Saturday, July 24, 2010
The Columbian is profiling the six candidates who are running for the open 3rd Congressional District seat. With Democratic U.S. Rep. Brian Baird’s retirement from Congress, the seat representing Southwest Washington has grabbed national attention as one of a handful of toss-up congressional races in the nation.
Republicans see a chance to retake control of the U.S. House and their first opportunity in a dozen years to win the 3rd. Democrats hope to hold onto the seat by coalescing around a single leading candidate. Voters’ first chance to weigh in on this important race will come in the Aug. 17 top-two primary. Ballots will be mailed late next week.
In conjunction with this series, The Columbian is publishing all the candidates’ responses to its questionnaire on major issues that will face the next Congress. Those responses are available at http://www.columbian.com/politics.
• Wednesday: David Castillo, Republican.
• Thursday: Denny Heck, Democrat.
• Friday: Jaime Herrera, Republican.
• Today: David W. Hedrick, Republican; Cheryl Crist, Democrat; Norma Jean Stevens, Independent.
Cheryl Crist
Democrat
• Age: 66.
• Residence: Olympia.
• Occupation: Citizen activist.
• Political background: Ran for Congress in 2008.
• Quote: “Government can be a place where we come together to build a brighter future.”
• Campaign funds raised: $6,706 (as of March 31).
• Campaign website: www.cristforcongress.us.
Cheryl Crist has been a lot of things: high school teacher, military wife and mother, radio personality, stockbroker, manager of an adult day care facility, real estate agent, yoga teacher, antiwar activist.
Now Crist, a progressive Olympia Democrat, is making her second serious run for the 3rd Congressional District seat. And though the state Democratic Party snubbed her at its convention in Vancouver last month, she’s determined as she travels across the district delivering her message about the high costs of war and the choices the nation faces.
She stresses that she is not anti-military. Her 37-year-old son is on active duty in the Air Force. She was married to an Air Force fighter pilot for many years.
Yet she warns that the United States government is starving domestic programs and threatening future generations by funding the ongoing wars in Iraq and Afghanistan and maintaining 800 military bases in more than 130 nations around the globe.
“We are building eight new military bases along the east coast of Africa to protect our oil,” she told The Columbian’s editorial board. That money could be going to education, health care and other domestic needs, she said — and to building “a peaceful green economy.”

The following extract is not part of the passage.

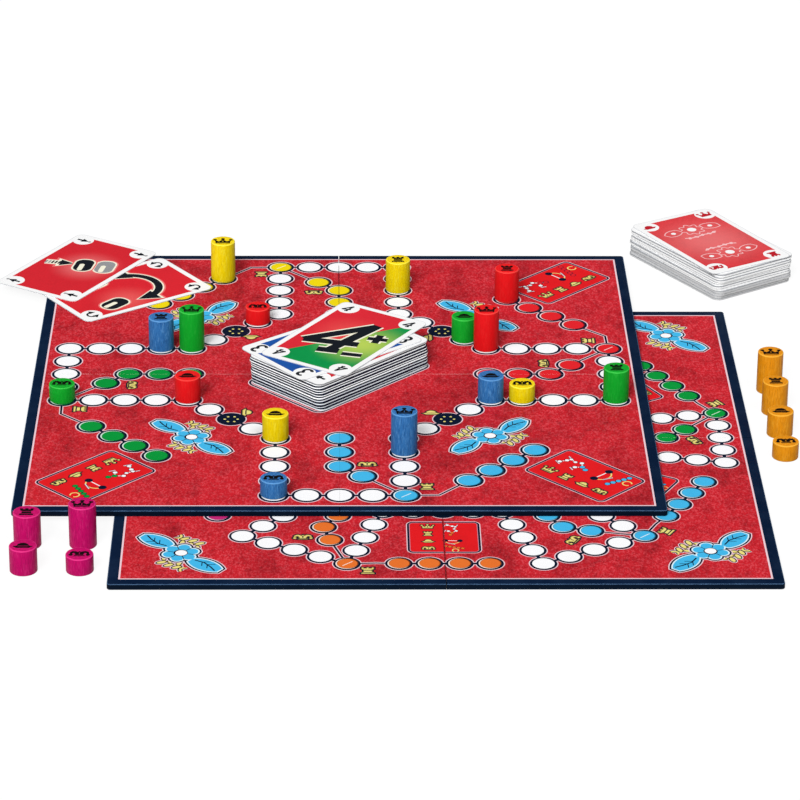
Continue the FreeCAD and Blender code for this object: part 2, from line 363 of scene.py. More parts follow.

On campaign stops, Crist hands out a pie chart from the website www.nationalpriorities.org showing that 48 percent of federal government spending goes to current and past military expenses. Taxpayers in the 3rd District have paid $2.5 billion toward military operations in Iraq, Afghanistan and Pakistan since 2001, she says — enough to pay the salaries of 3,094 elementary school teachers or build 9,048 affordable housing units.
Crist has been endorsed by the Progressive Caucus of the state Democratic Party, which is considerably to the left of the state party leadership. She favors public funding of political campaigns, a progressive position.
To raise money for the federal government, this former stockbroker advocates a tax on financial transactions. The nation had such a tax until 1966, she said, and restoring the tax could balance the federal budget after nearly a decade of red ink.
At a July 8 candidate forum in Vancouver, Crist advocated the establishment of state banks to make loans to small businesses that can’t get credit from private banks.
She also drew a smattering of applause when she advocated opening Medicare to everyone as a way to guarantee universal health care.
Crist is well-known in Olympia, where she has been a Democratic precinct committee officer for a dozen years. She campaigned for U.S. Rep. Brian Baird in his successful 1998 race for Congress, but says, “Baird left us” when he supported President George W. Bush’s Iraq troop surge. She ran against Baird in 2008 and decided to make the race again this year because of her concern about the nation’s priorities. “I knew too much to sit and do nothing,” she said.
Crist runs a no-frills campaign and delivers her dire message with a disarming cheerfulness and the expectation that people will be receptive.
“I have always expressed my strong belief that peace is not only good for the heart, but also for the pocketbook,” she says.